これらの課題に対し、情報システム部門は技術的な知識を提供するだけでなく、組織全体の信頼構築という視点を持って、関連部門と協力しながら丁寧なコミュニケーションと仕組みづくりを進める必要があります。
まとめ:技術と倫理を両立させる同意取得プロセス
内部不正対策技術の導入は、企業のセキュリティレベルを向上させる上で不可欠です。しかし、その成功は技術の選定だけでなく、従業員の理解と協力にかかっています。

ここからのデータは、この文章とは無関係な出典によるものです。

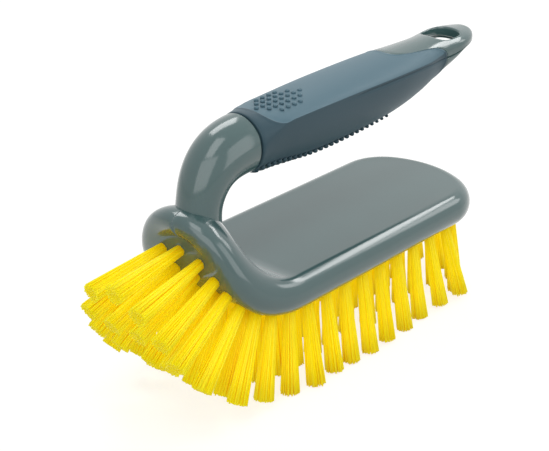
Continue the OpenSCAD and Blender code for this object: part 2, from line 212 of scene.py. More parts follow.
def hood_rib(t):
    """Low edge, deck edge, outward way and bulge of the side wall at step t."""
    low, high = low_edge(t), deck_edge(t)
    a, b = max(t - 0.01, 0), min(t + 0.01, 1)
    run = low_edge(b) + deck_edge(b) - low_edge(a) - deck_edge(a)
    out = unit(np.cross(high - low, run))
    over = HOOD_LEAN * (1 - ease(t * LEAN_FADE))
    bulge = mix(HOOD_CROWN, (TOP_EDGE + LOW_EDGE) / 2, ease(t * CROWN_FADE))
    return low, high, unit(out - over * unit(high - low)), bulge


fillet_y = HALF_W - CORNER_R
fillet_x = math.sqrt((REAR_R - CORNER_R) ** 2 - fillet_y ** 2) - REAR_R
turn = math.atan2(fillet_y, fillet_x + REAR_R)


def rear_plan(a, inset):
    """X and y of the bowed rear end at angle a, with its corner arc, set in from the edge."""
    if a < turn:
        return (REAR_R - inset) * math.cos(a) - REAR_R + rear_x, (REAR_R - inset) * math.sin(a)
    return (fillet_x + (CORNER_R - inset) * math.cos(a) + rear_x,
            fillet_y + (CORNER_R - inset) * math.sin(a))


def rear_rib(a):
    low = np.array([*rear_plan(a, LOW_EDGE), TUFT_LEN])
    high = np.array([*rear_plan(a, TOP_EDGE), DECK_Z])
    out = unit(np.cross(high - low, (math.sin(a), -math.cos(a), 0)))
    return low, high, out, (TOP_EDGE + LOW_EDGE) / 2


WELD, SLIVER = 1e-6, 1e-7


def loft(name, rings, closed=False):
    """A skin through rings of points in mm. A closed one joins its last ring to its first."""
    rows, around = len(rings) + closed, len(rings[0]) + 1
    skin = bmesh.new()
    bmesh.ops.create_grid(skin, x_segments=around - 1, y_segments=rows - 1, size=0.5)
    for v in skin.verts:
        i = round((v.co.y + 0.5) * (rows - 1)) % len(rings)
        v.co = Vector(rings[i][round((v.co.x + 0.5) * (around - 1)) % (around - 1)]) * MM
    bmesh.ops.remove_doubles(skin, verts=skin.verts, dist=WELD)
    bmesh.ops.dissolve_degenerate(skin, edges=skin.edges, dist=SLIVER)
    ends = [e for e in skin.edges if e.is_boundary]
    if ends:
        bmesh.ops.holes_fill(skin, edges=ends)
    bmesh.ops.recalc_face_normals(skin, faces=skin.faces)
    for face in skin.faces:
        face.smooth = True
    made = bpy.data.objects.new(name, bpy.data.meshes.new(name))
    skin.to_mesh(made.data)
    skin.free()
    scene.collection.objects.link(made)
    return made


HOOD_STEPS, SIDE_STEPS, REAR_STEPS, RIB_STEPS, ACROSS = 60, 12, 36, 20, 8
ribs = [hood_rib(i / HOOD_STEPS) for i in range(HOOD_STEPS + 1)]
corner = rear_rib(math.pi / 2)
for i in range(1, SIDE_STEPS):
    ribs.append(tuple(mix(a, b, i / SIDE_STEPS) for a, b in zip(ribs[HOOD_STEPS], corner)))
ribs += [rear_rib(math.pi / 2 * (1 - i / REAR_STEPS)) for i in range(REAR_STEPS + 1)]
rings = []
for low, high, out, bulge in ribs:
    wall = []
    for k in range(RIB_STEPS + 1):
        a = math.pi * k / RIB_STEPS
        wall.append((low + high) / 2 + (high - low) / 2 * math.cos(a) + out * bulge * math.sin(a))
    other = [p * (1, -1, 1) for p in wall]
    deck = [mix(other[0], wall[0], k / ACROSS) for k in range(1, ACROSS)]
    under = [mix(wall[-1], other[-1], k / ACROSS) for k in range(1, ACROSS)]
    rings.append(wall + under + other[::-1] + deck)
block = loft("block_and_hood", rings)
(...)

従業員からの適正な同意取得は、単なる法的遵守事項ではなく、技術導入の倫理的正当性を確保し、従業員のプライバシーと尊厳を尊重するための重要なプロセスです。
情報システム部門のマネージャーとしては、技術的な要件を満たしつつ、法務部門や人事部門と密に連携し、従業員に対する透明性の高い情報開示と、十分な説明に基づいた同意取得プロセスを設計・実行することが求められます。これにより、内部不正対策の有効性を高めると同時に、組織全体の信頼文化を醸成することが可能となります。技術の力と、従業員への倫理的な配慮をバランスさせることが、持続可能な内部不正対策の鍵となります。